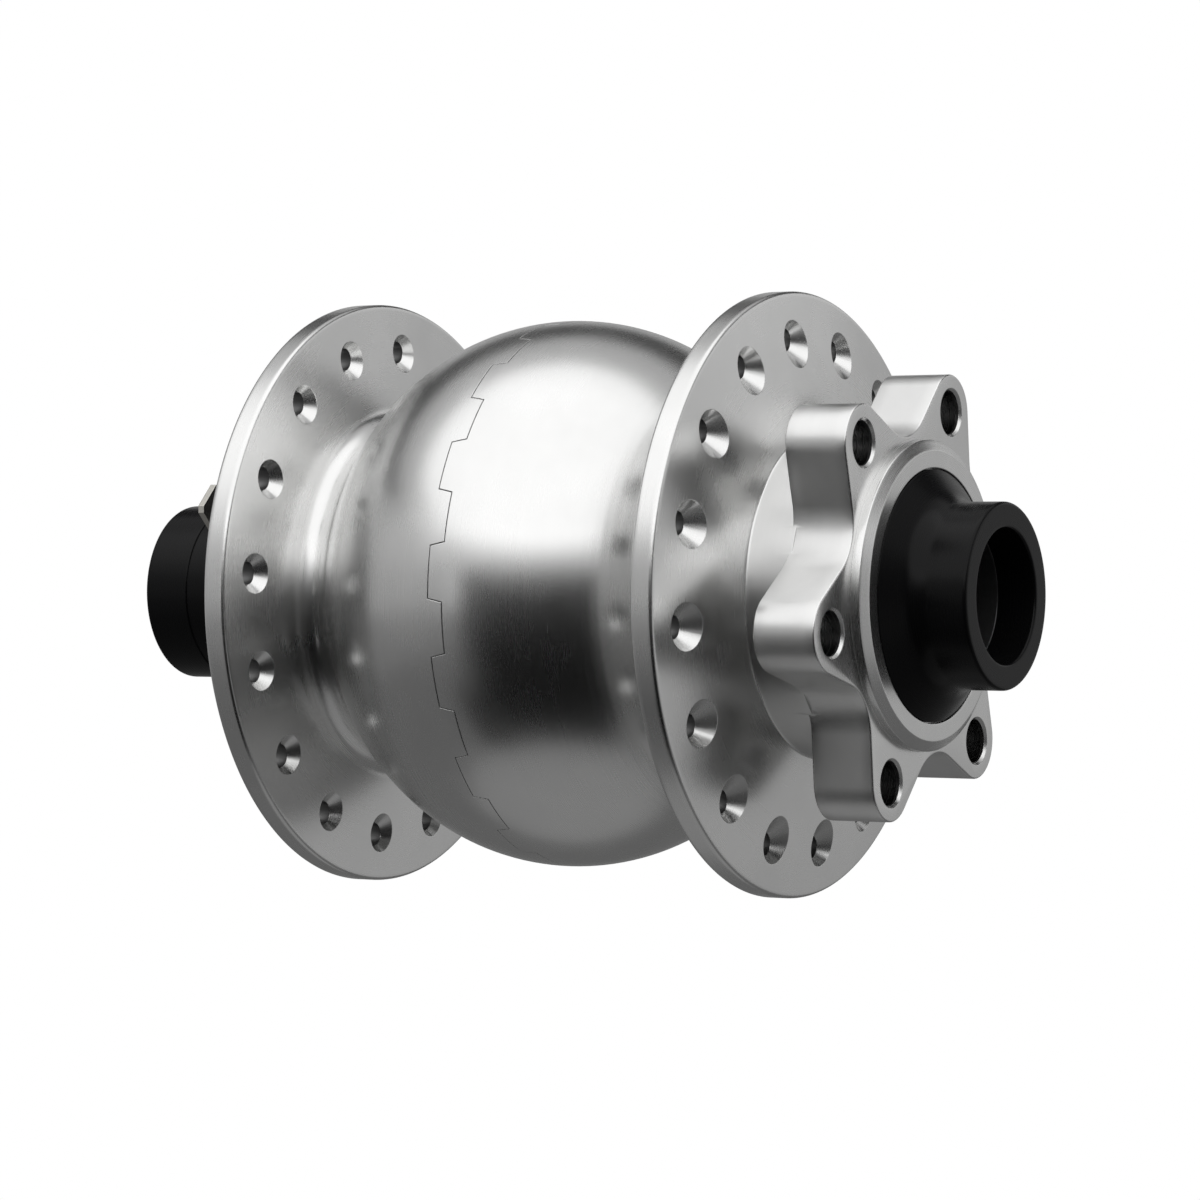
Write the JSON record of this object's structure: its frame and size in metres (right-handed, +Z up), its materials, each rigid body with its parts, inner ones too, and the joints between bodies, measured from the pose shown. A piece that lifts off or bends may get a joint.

***

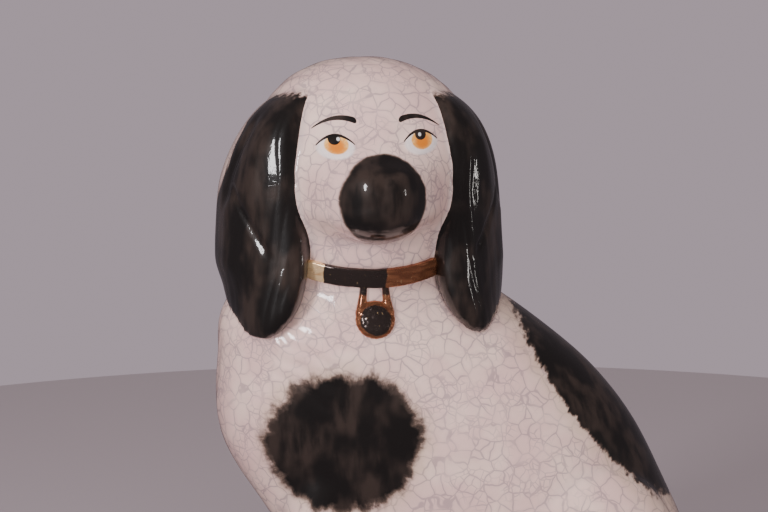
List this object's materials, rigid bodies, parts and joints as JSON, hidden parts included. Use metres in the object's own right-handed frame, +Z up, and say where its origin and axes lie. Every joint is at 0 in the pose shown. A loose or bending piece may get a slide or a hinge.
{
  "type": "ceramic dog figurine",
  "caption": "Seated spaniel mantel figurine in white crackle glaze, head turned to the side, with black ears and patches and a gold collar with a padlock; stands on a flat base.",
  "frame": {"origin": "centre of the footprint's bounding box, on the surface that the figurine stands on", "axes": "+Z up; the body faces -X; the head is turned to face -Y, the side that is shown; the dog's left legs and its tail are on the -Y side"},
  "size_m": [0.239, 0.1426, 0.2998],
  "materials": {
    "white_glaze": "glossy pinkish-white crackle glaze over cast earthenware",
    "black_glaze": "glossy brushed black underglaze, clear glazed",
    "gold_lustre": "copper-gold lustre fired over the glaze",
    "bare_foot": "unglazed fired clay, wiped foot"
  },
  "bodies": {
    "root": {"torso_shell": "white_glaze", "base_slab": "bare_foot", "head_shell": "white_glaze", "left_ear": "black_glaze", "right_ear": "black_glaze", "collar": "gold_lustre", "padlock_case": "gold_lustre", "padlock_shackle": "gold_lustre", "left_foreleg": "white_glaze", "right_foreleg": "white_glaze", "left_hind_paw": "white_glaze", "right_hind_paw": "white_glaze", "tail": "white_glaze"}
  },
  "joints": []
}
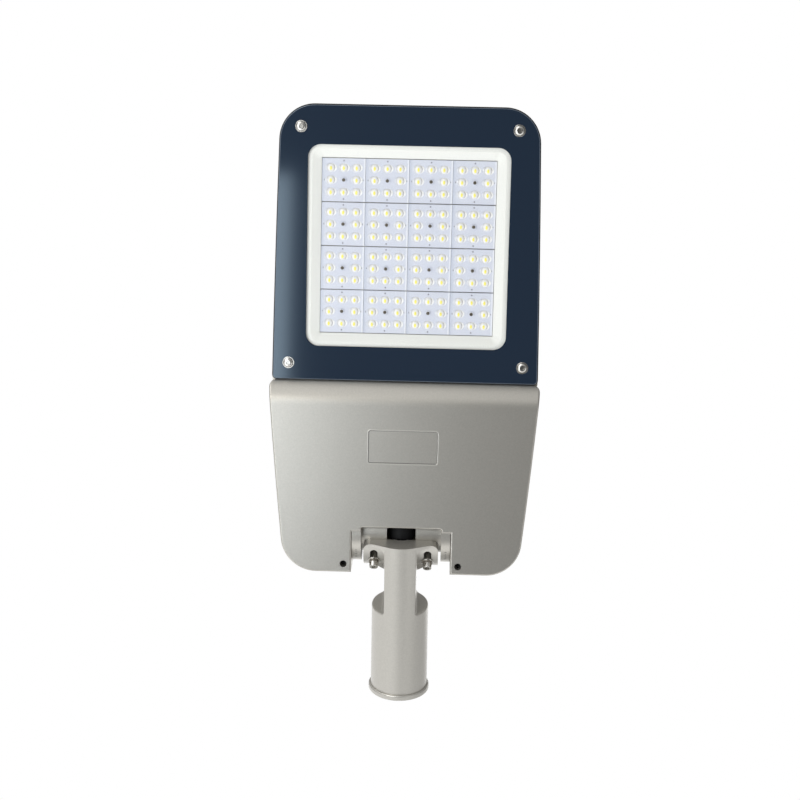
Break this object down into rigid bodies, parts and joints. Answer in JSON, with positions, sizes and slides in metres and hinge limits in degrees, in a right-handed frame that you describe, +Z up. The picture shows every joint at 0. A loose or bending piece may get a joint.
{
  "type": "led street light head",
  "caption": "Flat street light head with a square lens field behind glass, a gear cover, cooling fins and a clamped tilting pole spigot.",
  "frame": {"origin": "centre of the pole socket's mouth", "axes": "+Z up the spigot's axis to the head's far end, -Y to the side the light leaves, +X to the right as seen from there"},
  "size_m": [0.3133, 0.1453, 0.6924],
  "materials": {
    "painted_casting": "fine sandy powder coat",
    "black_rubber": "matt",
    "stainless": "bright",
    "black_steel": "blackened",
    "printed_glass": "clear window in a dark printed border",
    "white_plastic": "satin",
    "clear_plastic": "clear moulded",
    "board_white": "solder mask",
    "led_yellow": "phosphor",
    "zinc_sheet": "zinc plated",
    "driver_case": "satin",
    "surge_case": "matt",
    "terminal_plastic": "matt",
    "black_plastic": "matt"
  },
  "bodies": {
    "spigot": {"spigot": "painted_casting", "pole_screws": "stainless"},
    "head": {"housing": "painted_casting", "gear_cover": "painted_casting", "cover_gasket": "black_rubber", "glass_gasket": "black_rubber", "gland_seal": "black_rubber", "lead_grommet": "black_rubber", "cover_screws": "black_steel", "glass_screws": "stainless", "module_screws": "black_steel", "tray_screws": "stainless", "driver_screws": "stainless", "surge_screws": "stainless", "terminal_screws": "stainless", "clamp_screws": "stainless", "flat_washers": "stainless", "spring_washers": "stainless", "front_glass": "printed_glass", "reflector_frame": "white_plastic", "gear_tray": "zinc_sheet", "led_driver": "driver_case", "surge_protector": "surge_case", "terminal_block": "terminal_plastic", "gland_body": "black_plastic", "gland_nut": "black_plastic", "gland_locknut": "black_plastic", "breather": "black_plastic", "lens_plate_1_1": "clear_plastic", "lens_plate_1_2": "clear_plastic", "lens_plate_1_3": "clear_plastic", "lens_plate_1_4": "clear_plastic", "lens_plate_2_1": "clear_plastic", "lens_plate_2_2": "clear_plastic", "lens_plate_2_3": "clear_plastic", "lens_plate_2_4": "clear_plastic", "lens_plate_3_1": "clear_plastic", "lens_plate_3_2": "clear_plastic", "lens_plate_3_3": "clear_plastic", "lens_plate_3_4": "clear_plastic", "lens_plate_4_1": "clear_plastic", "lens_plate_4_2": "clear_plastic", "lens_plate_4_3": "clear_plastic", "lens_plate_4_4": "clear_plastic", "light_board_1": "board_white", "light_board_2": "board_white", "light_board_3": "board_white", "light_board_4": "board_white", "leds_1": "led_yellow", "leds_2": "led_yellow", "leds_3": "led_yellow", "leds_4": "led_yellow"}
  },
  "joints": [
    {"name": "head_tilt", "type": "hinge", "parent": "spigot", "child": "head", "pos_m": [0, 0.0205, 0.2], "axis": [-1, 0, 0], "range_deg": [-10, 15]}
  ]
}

***

* **AIM**:
Pull out all lines from the entries above that include the word "with".

* **WORKED ANSWER**:
Write the JSON record of this object's structure: its frame and size in metres (right-handed, +Z up), its materials, each rigid body with its parts, inner ones too, and the joints between bodies, measured from the pose shown. A piece that lifts off or bends may get a joint.
  "caption": "Seated spaniel mantel figurine in white crackle glaze, head turned to the side, with black ears and patches and a gold collar with a padlock; stands on a flat base.",
Break this object down into rigid bodies, parts and joints. Answer in JSON, with positions, sizes and slides in metres and hinge limits in degrees, in a right-handed frame that you describe, +Z up. The picture shows every joint at 0. A loose or bending piece may get a joint.
  "caption": "Flat street light head with a square lens field behind glass, a gear cover, cooling fins and a clamped tilting pole spigot.",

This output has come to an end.